Automated handwriting recognition with reasoning changes the risk equation. It means firms can scan entire paper archives, surface inconsistencies, attach margin notes to the correct provisions and flag places where handwriting contradicts typed text. You move from reactive discovery to proactive risk management.

For large matters or repeat client relationships this is a biggie. You do not just know what the contract said, you can see how it evolved.


Law firms talk a lot about training their own models, but most models are trained on final documents and drafted language. Very little training data captures how lawyers think, in how they correct clauses or the approach they take to evaluate a contract in motion, not at the end of the process.

Handwritten markups are one of the best signals of real judgement. They show what lawyers notice first, or what they deem immaterial. They reveal patterns far more useful for legal AI than finalised boilerplate.

With reliable extraction you suddenly get tens of thousands of examples of real decision making. Not simulated tasks or post hoc explanations, but raw reasoning from human lawyers as they work. That sort of dataset has never been accessible at scale.

It will not replace human judgement, but it helps firms build more aligned and grounded AI systems. Models that understand how a lawyer actually behaves when they fix a clause, not how a textbook describes the problem.


New opportunities for knowledge and precedent teams

Knowledge teams spend an extraordinary amount of time trying to reconstruct why a clause changed over time. They usually rely on version comparisons, conversations with partners and educated guesses. Margin notes would solve most of those puzzles if they were searchable.

Now we're in a position of running a query across the entire archive asking for every handwritten carve out that limited liability in tech services agreements.

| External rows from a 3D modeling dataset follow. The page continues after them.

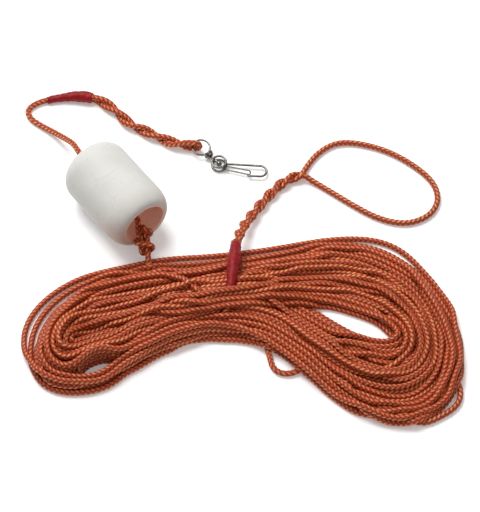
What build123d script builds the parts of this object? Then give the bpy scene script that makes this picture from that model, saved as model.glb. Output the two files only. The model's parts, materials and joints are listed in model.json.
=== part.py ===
from build123d import *
import math
import os

# Rescue line for a lifebuoy: 30 m of floating rope wound in a hank, with a foam float and a swivel snap
# hook at its outboard end and a spliced hand loop at its inboard end. Millimetres, +Z up. It lies as it
# is stored, on a flat surface at Z = 0, and the finished part stands with its box centred over the origin.

# ---- Driving dimensions --------------------------------------------------------------------------------
ROPE_D = 6.0              # floating braided rope
SPLICE_D = 2 * ROPE_D     # two stretches of the rope laid round each other
CLEAR = 0.3               # gap between curved faces that touch
HANK_HEIGHT = 21.0        # between three and four layers of rope
HANK_EDGE_R = 7.0         # how round the heap of turns is at its top edge
KNOT_D = 18.0             # figure-eight stopper knot

FLOAT_D = 70.0
FLOAT_L = 96.0
FLOAT_AZIMUTH = -52.3     # direction of the float's open end
FLOAT_FAR_STEP = 14.0     # the shoulder at the closed end: how far it comes in
FLOAT_FAR_TAPER = 17.0    # and over what length
FLOAT_NEAR_STEP = 9.5     # the shoulder at the open end, the same
FLOAT_NEAR_TAPER = 20.0
FLOAT_BORE_D = 12.0       # the rope runs through it with room to slide
RECESS_D = 46.0           # the stopper knot draws into it
RECESS_DEPTH = 22.0

TAPE_WALL = 0.7           # adhesive tape over the rope and the splice's end
TAPE_CLEAR = 0.1

HOOK_WIRE_D = 2.4
HOOK_AZIMUTH = -4.0       # direction of the hook's long arm
EYE_R = 7.2               # to the middle of the wire
EYE_HALF_GAP = 3.1        # from the hook's middle plane to the middle of each turn of its eye
EYE_TIE = 1.3             # the two turns are tied at the long arm and at the gate's post
ARM_L = 42.3              # from the eye's centre to the bend
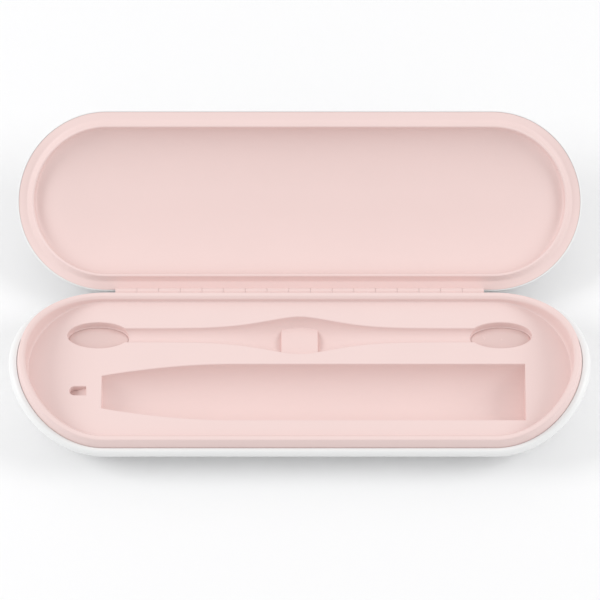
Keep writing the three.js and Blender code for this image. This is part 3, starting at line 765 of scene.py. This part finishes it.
def floor_plane():
    mesh = bpy.data.meshes.new("floor")
    corners = [(x * FLOOR_HALF, y * FLOOR_HALF, 0) for x, y in ((-1, -1), (1, -1), (1, 1), (-1, 1))]
    mesh.from_pydata(corners, [], [(0, 1, 2, 3)])
    made = bpy.data.objects.new("floor", mesh)
    bpy.context.scene.collection.objects.link(made)
    material, tree, shader = new_material("floor_white", FLOOR_COLOUR, 0.6)
    tone = shade_between(tree, noise(tree, 3, 2), FLOOR_COLOUR, FLOOR_DEEPER)
    tree.links.new(tone, shader.inputs["Base Color"])
    made.data.materials.append(material)


def area_light(name, place_at, power):
    """A round soft light aimed at the middle of the case."""
    data = bpy.data.lights.new(name, "AREA")
    data.shape = "DISK"
    data.size = LIGHT_SIZE
    data.energy = power
    made = bpy.data.objects.new(name, data)
    made.location = place_at
    made.rotation_euler = (LIGHT_TARGET - Vector(place_at)).to_track_quat("-Z", "Y").to_euler()
    bpy.context.scene.collection.objects.link(made)


def world_light(strength):
    world = bpy.data.worlds.new("studio")
    world.use_nodes = True
    background = world.node_tree.nodes["Background"]
    background.inputs["Color"].default_value = (1, 1, 1, 1)
    background.inputs["Strength"].default_value = strength
    bpy.context.scene.world = world


LIGHT_SIZE = 0.8
LIGHT_TARGET = Vector((0, 0.02, 0))
CAMERA_ELEVATION = math.radians(59.5)
CAMERA_DISTANCE = 2.8
CAMERA_TARGET = Vector((0.00017, 0.0332, 0.0195))
VIEW_WIDTH = 0.2487

floor_plane()
world_light(0.74)
area_light("left", (-1.3, 0, 0.9), 8.2)
area_light("right", (1.3, 0, 0.9), 7.1)
area_light("back", (0, 0.9, 1.1), 0.8)

camera_data = bpy.data.cameras.new("camera")
camera_data.sensor_width = 36
camera_data.lens = camera_data.sensor_width * CAMERA_DISTANCE / VIEW_WIDTH
camera_data.clip_end = 20
camera = bpy.data.objects.new("camera", camera_data)
toward_camera = Vector((0, -math.cos(CAMERA_ELEVATION), math.sin(CAMERA_ELEVATION)))
camera.location = CAMERA_TARGET + toward_camera * CAMERA_DISTANCE
camera.rotation_euler = (-toward_camera).to_track_quat("-Z", "Y").to_euler()
bpy.context.scene.collection.objects.link(camera)
bpy.context.scene.camera = camera
bpy.context.scene.view_settings.view_transform = "Standard"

  • every margin note where a partner flagged a confidentiality provision as non standard.
  • every manual correction that moved a date or threshold.
  • maybe the occasional bit of profanity...

You do not just enrich precedents, you map the lived history of practice and turn qualitative experience into structured knowledge.

This is the kind of insight firms have always claimed they can extract but have never truly been able to deliver.


Due diligence becomes much more defensible

A lot of the time spent in due diligence is basic manual work. Reading scan after scan of old agreements, checking whether handwritten amendments were ever incorporated, confirming that small edits were not missed across versions.

If these models work as shown, the first pass of due diligence shifts from human eyes to machine extraction. You still need human judgement, but the grind shrinks. You get clean lists of margin notes, corrections, clause references and potential mismatches. Reviewers focus on evaluating risk rather than finding the risk in the first place.

This also matters for defensibility. You can show how you reached your conclusions. You can point to every extracted annotation. You create a consistent record of what was processed and why.


Legal AI has been constrained by the quality of the data it can reach. Firms have always had more knowledge in their archives than in their systems, but they have never been able to unlock it.

Most law firm innovation has focused on what lawyers will do tomorrow. The bigger opportunity lies in what lawyers already did, documented, corrected and scribbled over the last forty years.

If this technology matures, the firms that act early will gain an advantage that is very difficult to replicate. Everyone can buy the same models. No one can buy your historical margin notes.

Your archive becomes your differentiator.